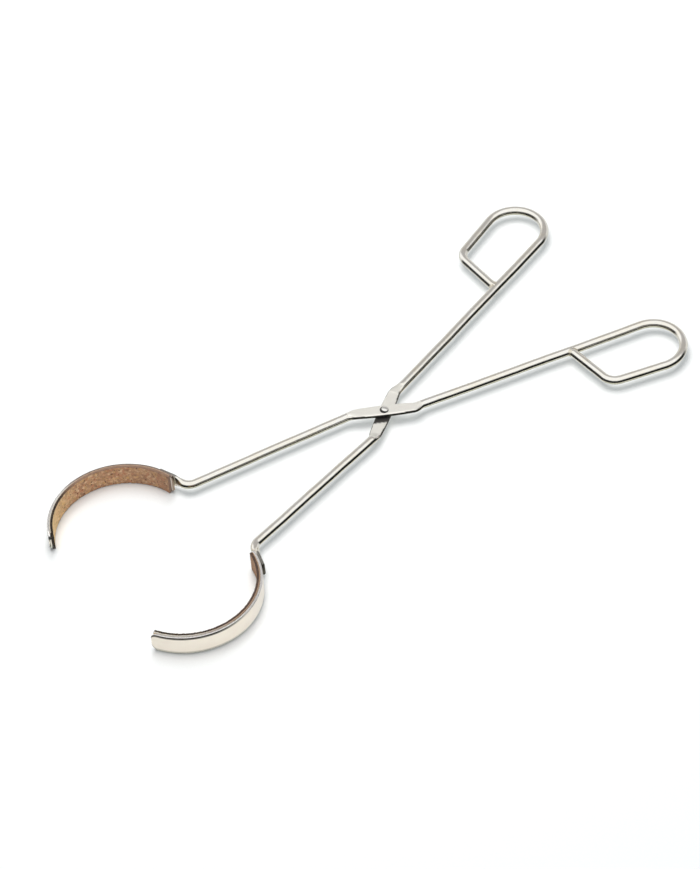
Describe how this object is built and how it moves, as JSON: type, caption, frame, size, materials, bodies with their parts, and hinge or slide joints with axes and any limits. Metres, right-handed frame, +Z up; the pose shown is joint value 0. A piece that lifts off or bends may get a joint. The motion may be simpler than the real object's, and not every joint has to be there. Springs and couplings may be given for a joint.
{
  "type": "beaker tongs",
  "caption": "Scissor tongs of bent round wire with closed finger loops and wide curved jaws lined with cork, for lifting hot laboratory beakers, flasks and crucibles.",
  "frame": {"origin": "middle of the overall box as posed, on the tongs' centre line and at the plane where the two pressed flats meet; the rivet axis is 13.69 mm behind it", "axes": "+X from the finger loops towards the jaws along the tongs' centre line, +Z up along the rivet towards the upper arm, +Y across, towards the lower arm's jaw"},
  "size_m": [0.2956, 0.1314, 0.011],
  "materials": {
    "plated_wire": "bright nickel plating, satin on the pressed flats",
    "plated_strip": "bright nickel plating, faintly brushed",
    "cork": "raw granulated cork",
    "braze": "plated filler metal, dull",
    "rivet": "bright nickel plating"
  },
  "bodies": {
    "lower_half": {"lower_arm": "plated_wire", "lower_jaw_strip": "plated_strip", "lower_cork_lining": "cork", "lower_jaw_braze": "braze", "lower_handle_weld": "braze", "pivot_rivet": "rivet"},
    "upper_half": {"upper_arm": "plated_wire", "upper_jaw_strip": "plated_strip", "upper_cork_lining": "cork", "upper_jaw_braze": "braze", "upper_handle_weld": "braze"}
  },
  "joints": [
    {"name": "scissor_pivot", "type": "hinge", "parent": "lower_half", "child": "upper_half", "pos_m": [-0.01369, 0, 0], "axis": [0, 0, 1], "range_deg": [-90, 26]}
  ]
}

## REQUIRED TASK
Make an exact copy of the data above.

## ANSWER TO THE TASK
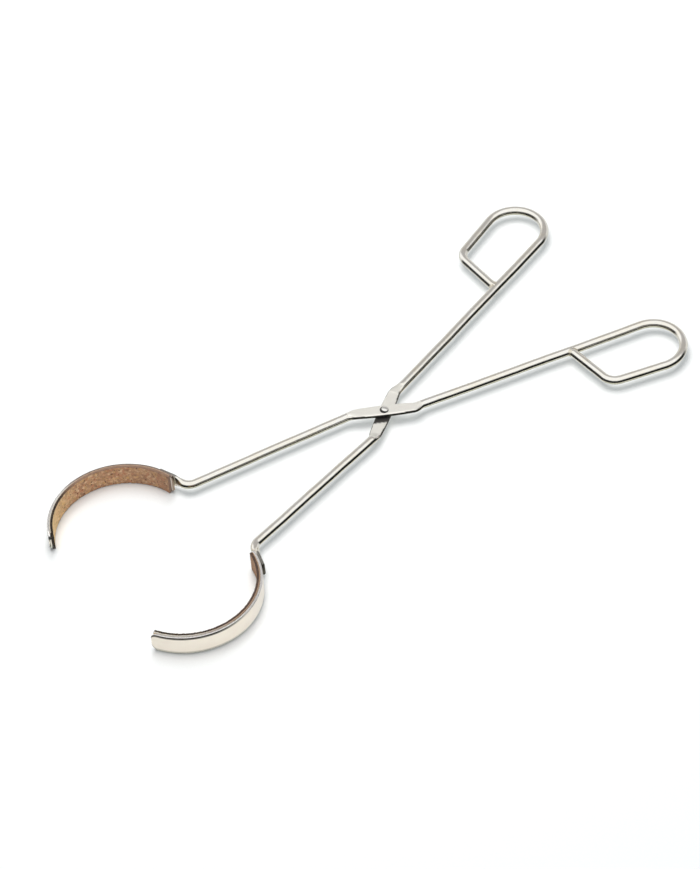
Describe how this object is built and how it moves, as JSON: type, caption, frame, size, materials, bodies with their parts, and hinge or slide joints with axes and any limits. Metres, right-handed frame, +Z up; the pose shown is joint value 0. A piece that lifts off or bends may get a joint. The motion may be simpler than the real object's, and not every joint has to be there. Springs and couplings may be given for a joint.
{
  "type": "beaker tongs",
  "caption": "Scissor tongs of bent round wire with closed finger loops and wide curved jaws lined with cork, for lifting hot laboratory beakers, flasks and crucibles.",
  "frame": {"origin": "middle of the overall box as posed, on the tongs' centre line and at the plane where the two pressed flats meet; the rivet axis is 13.69 mm behind it", "axes": "+X from the finger loops towards the jaws along the tongs' centre line, +Z up along the rivet towards the upper arm, +Y across, towards the lower arm's jaw"},
  "size_m": [0.2956, 0.1314, 0.011],
  "materials": {
    "plated_wire": "bright nickel plating, satin on the pressed flats",
    "plated_strip": "bright nickel plating, faintly brushed",
    "cork": "raw granulated cork",
    "braze": "plated filler metal, dull",
    "rivet": "bright nickel plating"
  },
  "bodies": {
    "lower_half": {"lower_arm": "plated_wire", "lower_jaw_strip": "plated_strip", "lower_cork_lining": "cork", "lower_jaw_braze": "braze", "lower_handle_weld": "braze", "pivot_rivet": "rivet"},
    "upper_half": {"upper_arm": "plated_wire", "upper_jaw_strip": "plated_strip", "upper_cork_lining": "cork", "upper_jaw_braze": "braze", "upper_handle_weld": "braze"}
  },
  "joints": [
    {"name": "scissor_pivot", "type": "hinge", "parent": "lower_half", "child": "upper_half", "pos_m": [-0.01369, 0, 0], "axis": [0, 0, 1], "range_deg": [-90, 26]}
  ]
}